──────── Dataset section ────────
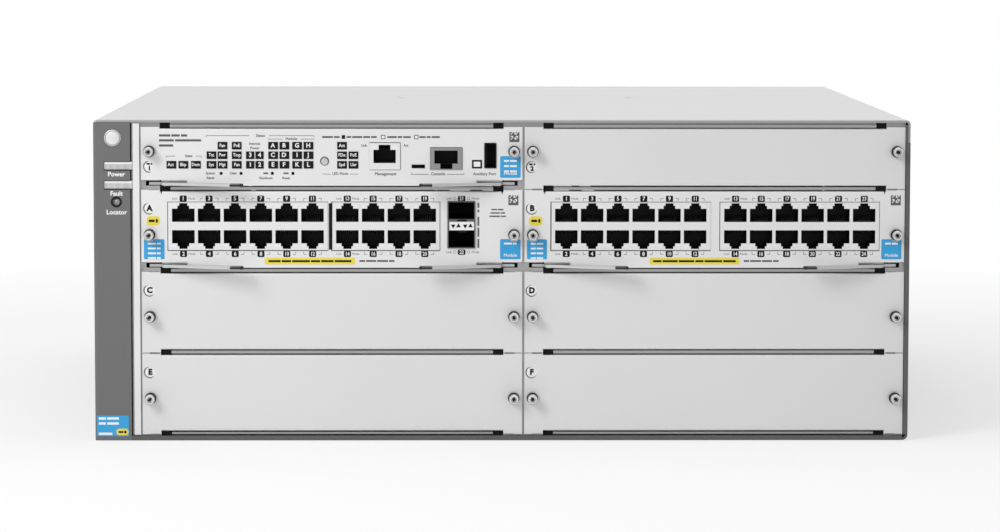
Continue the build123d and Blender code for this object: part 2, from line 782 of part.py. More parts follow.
with BuildPart() as backplane_sockets:
    for bay in bays:
        middle = bay + plate_width / 2
        for level in row_floors:
            board_middle = level + board_lift + board_sheet / 2
            block((middle - socket_width / 2, middle + socket_width / 2),
                  (backplane_front - socket_depth, backplane_front),
                  (board_middle - socket_height / 2, board_middle + socket_height / 2))
            block((middle - tongue_width / 2 - 0.5, middle + tongue_width / 2 + 0.5),
                  (backplane_front - socket_depth - 1, backplane_front - tongue_gap / 2),
                  (board_middle - socket_slot / 2, board_middle + socket_slot / 2),
                  mode=Mode.SUBTRACT)
save(backplane_sockets.part, "backplane_sockets")

# Cover screws
with BuildPart() as cover_screws:
    for x, y in top_screws:
        with Locations((x, y, chassis_height - cover_screw_depth / 2)):
            Cylinder(cover_screw_radius, cover_screw_depth)
        with Locations((x, y, chassis_height - cover_screw_length / 2)):
            Cylinder(cover_screw_shaft, cover_screw_length)
    for side in (-1, 1):
        for y in side_screws:
            with Locations((side * (right - cover_screw_depth / 2), y, side_screw_z)):
                Cylinder(cover_screw_radius, cover_screw_depth, rotation=(0, 90, 0))
            with Locations((side * (right - cover_screw_length / 2), y, side_screw_z)):
                Cylinder(cover_screw_shaft, cover_screw_length, rotation=(0, 90, 0))
save(cover_screws.part, "cover_screws")

# Blank covers and their captive screws
blanks = {
    "blank_cover_m2": (bay_right, 3),
    "blank_cover_c": (bay_left, 1),
    "blank_cover_d": (bay_right, 1),
    "blank_cover_e": (bay_left, 0),
    "blank_cover_f": (bay_right, 0),
}
for label, (bay, row) in blanks.items():
    save(blank_cover(bay, row), label)
blank_screw_places = [place for slot in blanks.values() for place in screw_places(*slot)]
save(screw_group(blank_screw_places), "blank_cover_screws")


def jack_outlines(centres, low):
    """Sketch the tabbed openings of stacked jack pairs at the given centres."""
    upper = (low + jack_upper_lift, low + jack_upper_lift + jack_height)
    lower = (low + jack_lower_lift, low + jack_lower_lift + jack_height)
    wide, narrow = jack_tab_wide_height, jack_tab_wide_height + jack_tab_narrow_height
    for x in centres:
        for body, tip in ((upper, 1), (lower, -1)):
            root = body[1] if tip == 1 else body[0]
            panel((x - jack_width / 2, x + jack_width / 2), body)
            panel((x - jack_tab_wide / 2, x + jack_tab_wide / 2),
                  sorted((root - tip, root + tip * wide)))
            panel((x - jack_tab_narrow / 2, x + jack_tab_narrow / 2),
                  sorted((root - tip, root + tip * narrow)))


def port_module(prefix, bay, row, has_cage):
    """Make a port module's pieces: plate, board, jacks, shields, screws and levers."""
    low = row_floors[row]
    blocks = [((bay + start, bay + start + length), [bay + first + jack_pitch * i
                                                    for i in range(count)])
              for start, length, first, count in module_blocks[prefix]]
    rise = (low + block_lift, low + block_lift + block_rise)
    windows = [(across, rise) for across, centres in blocks]
    cage = (bay + cage_left, bay + cage_left + cage_width)
    cage_rise = (low + cage_lift, low + cage_lift + cage_height)
    if has_cage:
        windows.append(((cage[0] - shield_gap, cage[1] + shield_gap),
                        (cage_rise[0] - shield_gap, cage_rise[1] + shield_gap)))
    save(module_plate(bay, row, windows, []), f"{prefix}_faceplate")
    save(circuit_board(bay, row), f"{prefix}_board")
    jack_front = plate_front - jack_proud
    inset = shield_gap + shield_sheet

    with BuildPart() as housings:
        for across, centres in blocks:
            block((across[0] + inset, across[1] - inset),
                  (jack_front + shield_sheet, jack_front + block_depth),
                  (rise[0] + inset, rise[1] - inset))
            block((across[0] + inset, across[1] - inset),
                  (plate_back + slide_gap, jack_front + block_depth),
                  (low + board_top, rise[0] + inset))
            with BuildSketch(Plane.XZ.offset(-jack_front - shield_sheet)):
                jack_outlines(centres, low)
            extrude(amount=-jack_depth, mode=Mode.SUBTRACT)
    save(housings.part, f"{prefix}_jack_housings")

    with BuildPart() as shields:
        for across, centres in blocks:
            outer = (across[0] + shield_gap, across[1] - shield_gap)
            block(outer, (jack_front, jack_front + block_depth),
                  (rise[0] + shield_gap, rise[1] - shield_gap))
            block((across[0] + inset, across[1] - inset),
                  (jack_front + shield_sheet, jack_front + block_depth + 1),
                  (rise[0] - 1, rise[1] - inset), mode=Mode.SUBTRACT)
            with BuildSketch(Plane.XZ.offset(-jack_front - shield_sheet)):
                jack_outlines(centres, low)
            extrude(amount=shield_sheet, mode=Mode.SUBTRACT)
    save(shields.part, f"{prefix}_jack_shields")

    if has_cage:
        bay_height = (cage_height - cage_band - 2 * cage_wall) / 2
        with BuildPart() as optical_cage:
            block(cage, (plate_front - cage_proud, plate_front + cage_depth), cage_rise)
            for floor in (cage_rise[0] + cage_wall, cage_rise[1] - cage_wall - bay_height):
                block((cage[0] + cage_wall, cage[1] - cage_wall),
                      (plate_front - cage_proud - 1, plate_front + cage_depth - 6),
                      (floor, floor + bay_height), mode=Mode.SUBTRACT)
            block((cage[0] + 1, cage[1] - 1), (plate_back + 2, plate_front + cage_depth),
                  (low + board_top, cage_rise[0]))
        save(optical_cage.part, f"{prefix}_optical_cage")

    save(screw_group(screw_places(bay, row)), f"{prefix}_screws")
    save(lever(bay, row, 0), f"{prefix}_lever_left")
    save(lever(bay, row, 1), f"{prefix}_lever_right")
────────
Aim of the task:
Copy out all of the lines above exactly.

Response:
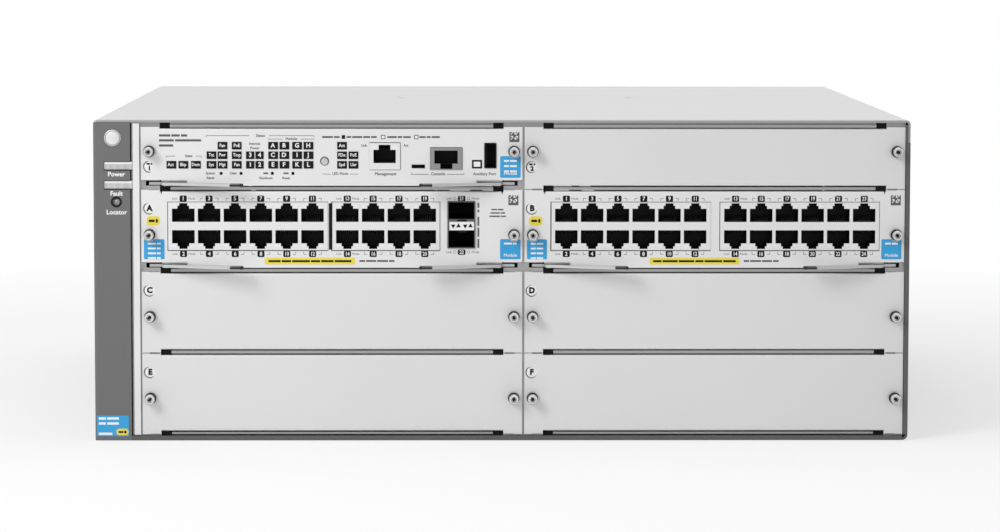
Continue the build123d and Blender code for this object: part 2, from line 782 of part.py. More parts follow.
with BuildPart() as backplane_sockets:
    for bay in bays:
        middle = bay + plate_width / 2
        for level in row_floors:
            board_middle = level + board_lift + board_sheet / 2
            block((middle - socket_width / 2, middle + socket_width / 2),
                  (backplane_front - socket_depth, backplane_front),
                  (board_middle - socket_height / 2, board_middle + socket_height / 2))
            block((middle - tongue_width / 2 - 0.5, middle + tongue_width / 2 + 0.5),
                  (backplane_front - socket_depth - 1, backplane_front - tongue_gap / 2),
                  (board_middle - socket_slot / 2, board_middle + socket_slot / 2),
                  mode=Mode.SUBTRACT)
save(backplane_sockets.part, "backplane_sockets")

# Cover screws
with BuildPart() as cover_screws:
    for x, y in top_screws:
        with Locations((x, y, chassis_height - cover_screw_depth / 2)):
            Cylinder(cover_screw_radius, cover_screw_depth)
        with Locations((x, y, chassis_height - cover_screw_length / 2)):
            Cylinder(cover_screw_shaft, cover_screw_length)
    for side in (-1, 1):
        for y in side_screws:
            with Locations((side * (right - cover_screw_depth / 2), y, side_screw_z)):
                Cylinder(cover_screw_radius, cover_screw_depth, rotation=(0, 90, 0))
            with Locations((side * (right - cover_screw_length / 2), y, side_screw_z)):
                Cylinder(cover_screw_shaft, cover_screw_length, rotation=(0, 90, 0))
save(cover_screws.part, "cover_screws")

# Blank covers and their captive screws
blanks = {
    "blank_cover_m2": (bay_right, 3),
    "blank_cover_c": (bay_left, 1),
    "blank_cover_d": (bay_right, 1),
    "blank_cover_e": (bay_left, 0),
    "blank_cover_f": (bay_right, 0),
}
for label, (bay, row) in blanks.items():
    save(blank_cover(bay, row), label)
blank_screw_places = [place for slot in blanks.values() for place in screw_places(*slot)]
save(screw_group(blank_screw_places), "blank_cover_screws")


def jack_outlines(centres, low):
    """Sketch the tabbed openings of stacked jack pairs at the given centres."""
    upper = (low + jack_upper_lift, low + jack_upper_lift + jack_height)
    lower = (low + jack_lower_lift, low + jack_lower_lift + jack_height)
    wide, narrow = jack_tab_wide_height, jack_tab_wide_height + jack_tab_narrow_height
    for x in centres:
        for body, tip in ((upper, 1), (lower, -1)):
            root = body[1] if tip == 1 else body[0]
            panel((x - jack_width / 2, x + jack_width / 2), body)
            panel((x - jack_tab_wide / 2, x + jack_tab_wide / 2),
                  sorted((root - tip, root + tip * wide)))
            panel((x - jack_tab_narrow / 2, x + jack_tab_narrow / 2),
                  sorted((root - tip, root + tip * narrow)))


def port_module(prefix, bay, row, has_cage):
    """Make a port module's pieces: plate, board, jacks, shields, screws and levers."""
    low = row_floors[row]
    blocks = [((bay + start, bay + start + length), [bay + first + jack_pitch * i
                                                    for i in range(count)])
              for start, length, first, count in module_blocks[prefix]]
    rise = (low + block_lift, low + block_lift + block_rise)
    windows = [(across, rise) for across, centres in blocks]
    cage = (bay + cage_left, bay + cage_left + cage_width)
    cage_rise = (low + cage_lift, low + cage_lift + cage_height)
    if has_cage:
        windows.append(((cage[0] - shield_gap, cage[1] + shield_gap),
                        (cage_rise[0] - shield_gap, cage_rise[1] + shield_gap)))
    save(module_plate(bay, row, windows, []), f"{prefix}_faceplate")
    save(circuit_board(bay, row), f"{prefix}_board")
    jack_front = plate_front - jack_proud
    inset = shield_gap + shield_sheet

    with BuildPart() as housings:
        for across, centres in blocks:
            block((across[0] + inset, across[1] - inset),
                  (jack_front + shield_sheet, jack_front + block_depth),
                  (rise[0] + inset, rise[1] - inset))
            block((across[0] + inset, across[1] - inset),
                  (plate_back + slide_gap, jack_front + block_depth),
                  (low + board_top, rise[0] + inset))
            with BuildSketch(Plane.XZ.offset(-jack_front - shield_sheet)):
                jack_outlines(centres, low)
            extrude(amount=-jack_depth, mode=Mode.SUBTRACT)
    save(housings.part, f"{prefix}_jack_housings")

    with BuildPart() as shields:
        for across, centres in blocks:
            outer = (across[0] + shield_gap, across[1] - shield_gap)
            block(outer, (jack_front, jack_front + block_depth),
                  (rise[0] + shield_gap, rise[1] - shield_gap))
            block((across[0] + inset, across[1] - inset),
                  (jack_front + shield_sheet, jack_front + block_depth + 1),
                  (rise[0] - 1, rise[1] - inset), mode=Mode.SUBTRACT)
            with BuildSketch(Plane.XZ.offset(-jack_front - shield_sheet)):
                jack_outlines(centres, low)
            extrude(amount=shield_sheet, mode=Mode.SUBTRACT)
    save(shields.part, f"{prefix}_jack_shields")

    if has_cage:
        bay_height = (cage_height - cage_band - 2 * cage_wall) / 2
        with BuildPart() as optical_cage:
            block(cage, (plate_front - cage_proud, plate_front + cage_depth), cage_rise)
            for floor in (cage_rise[0] + cage_wall, cage_rise[1] - cage_wall - bay_height):
                block((cage[0] + cage_wall, cage[1] - cage_wall),
                      (plate_front - cage_proud - 1, plate_front + cage_depth - 6),
                      (floor, floor + bay_height), mode=Mode.SUBTRACT)
            block((cage[0] + 1, cage[1] - 1), (plate_back + 2, plate_front + cage_depth),
                  (low + board_top, cage_rise[0]))
        save(optical_cage.part, f"{prefix}_optical_cage")

    save(screw_group(screw_places(bay, row)), f"{prefix}_screws")
    save(lever(bay, row, 0), f"{prefix}_lever_left")
    save(lever(bay, row, 1), f"{prefix}_lever_right")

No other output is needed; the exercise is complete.